The mainstream financial media is like a stopped clock. Every once in a while, it stumbles into being right.

Last week, we had a veteran trader on CNBC Futures Now
 telling everybody to buy gold as long as central banks continue their expansionary monetary policy, all the while swearing he isn’t a “gold-bug.”

stock market

This week, we have analysis appearing on Yahoo Finance showing that the Federal Reserve has created a stock market bubble.

Of course, Peter Schiff has been saying this for months. In an interview on CNBC World Now last January, Peter explained how Fed monetary policy inflated a stock market bubble and engineered a fake wealth effect. He went on to argue that the December rate hike, small though it was, pricked the balloon, causing the volatility we continue to see today:

I think the volatility in the markets has been created by the Fed. The Federal Reserve is the reason the market is so high in the first place. They inflated it. They did it deliberately to engineer a wealth effect. It’s phony wealth, unfortunately. When you create phony wealth with a stock market bubble, the result is substantial malinvestment. You encourage all sorts of uneconomic activity to take place. You get rampant speculation. Of course, when the artificial high wears off – and that’s what’s happening now, particularly now that the Fed has raised interest rates and is posturing as if it’s going to raise them some more – the air is coming out of this bubble. And that is where the volatility is coming from.”  

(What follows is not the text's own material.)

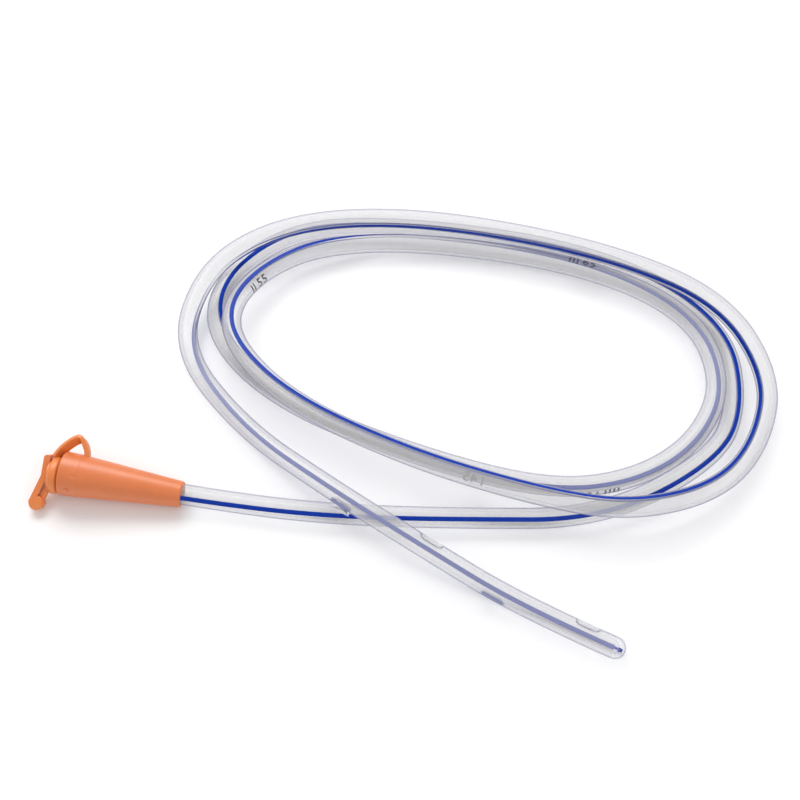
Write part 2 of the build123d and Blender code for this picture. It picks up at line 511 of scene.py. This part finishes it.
def eye_cutter(line, dome_end, distance, side, number, plain, edge):
    """Oval prism that cuts one side eye. The upper edge of a lower eye shows the blue of the line."""
    at = dome_end - distance
    along = line.tangent(at)
    level = Vector((-along.y, along.x, 0)).normalized() * side
    out = (level * math.cos(EYE_RISE) + Vector((0, 0, side * math.sin(EYE_RISE)))).normalized()
    along = (along - out * along.dot(out)).normalized()
    across = out.cross(along)
    centre = line.place(at)
    straight, half = (EYE_LENGTH - EYE_WIDTH) / 2, EYE_WIDTH / 2
    count = OVAL_POINTS
    outline = []
    for step in range(count):
        turn = 2 * math.pi * (step + 0.5) / count
        shift = straight if math.cos(turn) > 0 else -straight
        outline.append(along * (shift + half * math.cos(turn)) + across * (half * math.sin(turn)))
    vertices = [centre + offset + out * CUT_FROM for offset in outline]
    vertices += [centre + offset * CUT_FLARE + out * CUT_TO for offset in outline]
    faces, kinds = [], []
    for k in range(count):
        after = (k + 1) % count
        faces.append((k, after, count + after, count + k))
        is_upper = (outline[k] + outline[after]).z > 0
        kinds.append(1 if side < 0 and is_upper else 0)
    faces.append(tuple(reversed(range(count))))
    faces.append(tuple(range(count, 2 * count)))
    kinds += [0, 0]
    return mesh_piece(f"eye_cutter_{number}", vertices, faces, [plain, edge], kinds)


# The second colour of each clear plastic is its outline colour, a darker painted edge shade.
clear_outer = clear_plastic(
    "clear_pvc", srgb(236, 235, 234), srgb(142, 140, 164), 0.24, 0.85, 0.2, 0.985)
clear_inner = clear_plastic(
    "clear_pvc_lumen", srgb(242, 242, 241), srgb(206, 206, 216), 0.05, 0.3, 0.3, 0.985)
clear_tip = clear_plastic(
    "clear_pvc_tip", srgb(248, 248, 250), srgb(150, 150, 180), 0.1, 0.7, 0.06, 0.97)
clear_cut = clear_plastic(
    "clear_pvc_cut", srgb(236, 238, 240), srgb(170, 172, 190), 0.6, 0.95, 0.35, 0.985)
blue = stripe_plastic()
orange = orange_plastic("orange_pvc", (224, 121, 62))
orange_bright = orange_plastic("orange_pvc_bright", (232, 131, 60))
black_ink = ink("mark_ink", (38, 40, 48))

line = Line(route_line())
dome_end = line.length
dome_centre = dome_end - TUBE_RADIUS
stations = [d for d in line.distances if d < dome_centre]

outer_vertices, outer_faces, outer_stripes = closed_tube(line, stations, TUBE_RADIUS, dome_centre)
lumen_stations = [d for d in stations if d > LUMEN_START]
lumen_centre = dome_end - TIP_WALL - LUMEN_RADIUS
inner_vertices, inner_faces, inner_stripes = closed_tube(
    line, lumen_stations, LUMEN_RADIUS, lumen_centre)
shift = len(outer_vertices)
faces = outer_faces + [tuple(shift + i for i in reversed(face)) for face in inner_faces]
materials = [clear_outer, blue, clear_inner, clear_cut, clear_tip]
CLEAR, BLUE, LUMEN, TIP = 0, 1, 2, 4
kinds = [BLUE if s else CLEAR for s in outer_stripes] + [BLUE if s else LUMEN for s in inner_stripes]
# Rows are counted from the first ring of the tip's dome
for number, face in enumerate(outer_faces):
    row = min(face) // len(ring_angles()) - len(stations)
    if row >= 0 and (not outer_stripes[number] or row in TIP_GAPS):
        kinds[number] = TIP
tube = mesh_piece("tube_clear", outer_vertices + inner_vertices, faces, materials, kinds)

cutters = []
for number, distance in enumerate(EYE_DISTANCES):
    side = 1 if number % 2 == 0 else -1
    cutters.append(eye_cutter(line, dome_end, distance, side, number, clear_cut, blue))
for cutter in cutters:
    cut = tube.modifiers.new(cutter.name, "BOOLEAN")
    cut.operation = "DIFFERENCE"
    cut.solver = "EXACT"
    cut.object = cutter
    cut.material_mode = "TRANSFER"
bpy.context.view_layer.update()
cut_mesh = bpy.data.meshes.new_from_object(tube.evaluated_get(bpy.context.evaluated_depsgraph_get()))
tube.modifiers.clear()
tube.data = cut_mesh
for cutter in cutters:
    bpy.data.objects.remove(cutter)


# Printed depth marks -----------------------------------------------------------------------

def digit_outline(text, height):
    """Flat triangles of printed digits, centred, read along +X."""
    font = bpy.data.curves.new("digits", "FONT")
    font.body = text
    font.size = height / CAP_HEIGHT
    font.resolution_u = 4
    font.align_x = "CENTER"
    font.align_y = "CENTER"
    font.space_character = 1.08
    font.offset = DIGIT_BOLDNESS
    holder = new_object("digits", font)
    bpy.context.view_layer.update()
    mesh = bpy.data.meshes.new_from_object(holder)
    bpy.data.objects.remove(holder)
    build = bmesh.new()
    build.from_mesh(mesh)
    bmesh.ops.triangulate(build, faces=build.faces[:])
    for _ in range(4):
        long_edges = [e for e in build.edges if e.calc_length() > LONGEST_EDGE]
        if not long_edges:
            break
        bmesh.ops.subdivide_edges(build, edges=long_edges, cuts=1)
        bmesh.ops.triangulate(build, faces=build.faces[:])
    build.to_mesh(mesh)
    build.free()
    return mesh


def wrapped(points, at, turn, reading):
    """Flat print laid on the tube's skin."""
    out = []
    for x, y in points:
        angle = turn + reading * y / TUBE_RADIUS
        out.append(line.on_surface(at + reading * x, angle, TUBE_RADIUS + PRINT_LIFT))
    return out


marks = []
for text, bars, from_tip, turn, reading in DEPTH_MARKS:
    at = dome_end - from_tip / 1000
    turn = math.radians(turn)
    vertices, faces = [], []
    for bar in range(bars):
        x = BAR_STEP * (bar - (bars - 1) / 2)
        first = len(vertices)
        flat = []
        for step in range(BAR_PARTS + 1):
            y = PRINT_HEIGHT * (step / BAR_PARTS - 0.5)
            flat += [(x - BAR_HALF, y), (x + BAR_HALF, y)]
        vertices += wrapped(flat, at, turn, reading)
        for k in range(first, first + 2 * BAR_PARTS, 2):
            faces.append((k, k + 1, k + 3, k + 2))
    digits = digit_outline(text, PRINT_HEIGHT)
    first = len(vertices)
    offset = DIGITS_OFFSET + BAR_STEP * (bars - 1) / 2
    vertices += wrapped([(v.co.x + offset, v.co.y) for v in digits.vertices], at, turn, reading)
    faces += [tuple(first + i for i in p.vertices) for p in digits.polygons]
    bpy.data.meshes.remove(digits)
    marks.append(mesh_piece(f"depth_mark_{text}", vertices, faces, [black_ink]))


# Strap that ties the stopper to the funnel -------------------------------------------------

def moulding_point(side, across, along):
    """Place measured from the middle of the funnel's mouth."""
    return MOUTH_CENTRE + STRAP_SIDE * side + ACROSS_STRAP * across + FUNNEL_AXIS * along


def smooth_path(points, steps):
    """Smooth curve through points, with so many steps from one to the next."""
    padded = [2 * points[0] - points[1]] + points + [2 * points[-1] - points[-2]]
    out = []
    for a, b, c, d in zip(padded, padded[1:], padded[2:], padded[3:]):
        square, cube = 2 * a - 5 * b + 4 * c - d, 3 * b - a - 3 * c + d
        for k in range(steps):
            t = k / steps
            out.append(0.5 * (2 * b + (c - a) * t + square * t ** 2 + cube * t ** 3))
    out.append(points[-1])
    return out


def rounded_section(width, thickness, rounding):
    """Points around a flat bar with rounded corners."""
    corners = []
    for cx, cy, start in [(1, 1, 0), (-1, 1, 90), (-1, -1, 180), (1, -1, 270)]:
        for k in range(5):
            turn = math.radians(start + 22.5 * k)
            x = cx * (width / 2 - rounding) + rounding * math.cos(turn)
            y = cy * (thickness / 2 - rounding) + rounding * math.sin(turn)
            corners.append((x, y))
    return corners


path = smooth_path([np.array(p, float) for p in STRAP_PATH], STRAP_STEPS)
section = rounded_section(STRAP_WIDTH, STRAP_THICKNESS, STRAP_ROUNDING)
strap_vertices, strap_faces = [], []
for index, (side, along, twist) in enumerate(path):
    before, after = path[max(index - 1, 0)], path[min(index + 1, len(path) - 1)]
    way = moulding_point(after[0], 0, after[1]) - moulding_point(before[0], 0, before[1])
    way.normalize()
    across = Matrix.Rotation(math.radians(twist), 3, way) @ ACROSS_STRAP
    normal = way.cross(across)
    centre = moulding_point(side / 1000, 0, along / 1000)
    for x, y in section:
        strap_vertices.append(centre + across * x + normal * y)
size = len(section)
for row in range(len(path) - 1):
    for column in range(size):
        after = (column + 1) % size
        a, b = row * size + column, row * size + after
        strap_faces.append((a, b, b + size, a + size))
strap_faces.append(tuple(reversed(range(size))))
strap_faces.append(tuple((len(path) - 1) * size + k for k in range(size)))
strap = mesh_piece("strap", strap_vertices, strap_faces, [orange_bright])


# Funnel and stopper ------------------------------------------------------------------------

def dress(node, material):
    """Gives a CAD node its material."""
    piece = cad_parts[node]
    piece.data.materials.clear()
    piece.data.materials.append(material)


dress("funnel_connector", orange)
dress("stopper_cap", orange_bright)

# Who rides on what
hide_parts("clear_tube")
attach(tube, "connector")
for mark in marks:
    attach(mark, "connector")
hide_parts("tether_strap")
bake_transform(strap)


# Floor, light and camera -------------------------------------------------------------------

floor_mesh = bpy.data.meshes.new("floor")
corners = [(x * FLOOR_HALF, y * FLOOR_HALF, 0) for x, y in [(-1, -1), (1, -1), (1, 1), (-1, 1)]]
floor_mesh.from_pydata(corners, [], [(0, 1, 2, 3)])
floor = new_object("floor", floor_mesh)
floor.location = (0.08, 0.03, -FLOOR_DROP)
white = Nodes("floor_white")
paint = white.add("ShaderNodeBsdfDiffuse", Color=(0.93, 0.93, 0.935, 1))
white.link(paint.outputs[0], white.output.inputs["Surface"])
floor.data.materials.append(white.material)

world = bpy.data.worlds.new("studio")
bpy.context.scene.world = world
world.use_nodes = True
back = world.node_tree.nodes["Background"]
back.inputs["Color"].default_value = (1.0, 1.0, 1.0, 1)
back.inputs["Strength"].default_value = 0.66


def lamp(name, place, size, power):
    data = bpy.data.lights.new(name, "AREA")
    data.shape = "RECTANGLE"
    data.size, data.size_y = size
    data.energy = power
    light = bpy.data.objects.new(name, data)
    bpy.context.scene.collection.objects.link(light)
    light.location = place
    light.rotation_euler = (Vector(LAMP_TARGET) - Vector(place)).to_track_quat("-Z", "Y").to_euler()


lamp("key", (-0.2, 0.55, 0.7), (0.7, 0.4), 5.2)
lamp("fill", (0.6, -0.3, 0.6), (0.6, 0.4), 0.9)

camera_data = bpy.data.cameras.new("camera")
camera_data.lens = LENS_MM
camera_data.sensor_width = SENSOR_MM
camera_data.sensor_fit = "HORIZONTAL"
camera_data.clip_start = 0.01
camera = bpy.data.objects.new("camera", camera_data)
bpy.context.scene.collection.objects.link(camera)
camera.location = CAMERA_PLACE
camera.rotation_euler = (CAMERA_TILT, 0, CAMERA_TURN)
bpy.context.scene.camera = camera
bpy.context.scene.view_settings.view_transform = "Standard"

Over the weekend, Yahoo Finance reported on analysis that proves Peter’s contention, showing that 93% of the entire stock market move since 2008 was caused by Federal Reserve policy:

The bull market just celebrated its seventh anniversary. But the gains in recent years – as well as its recent sputter – may be explained by just one thing: monetary policy…The S&P 500 doubled in value from November 2008 to October 2014, coinciding with the Federal Reserve Bank’s ‘quantitative easing’ asset purchasing program. After three rounds of ‘QE,’ where the Fed poured billions of dollars into the bond market monthly, the Fed’s balance sheet went from $2.1 trillion to $4.5 trillion.”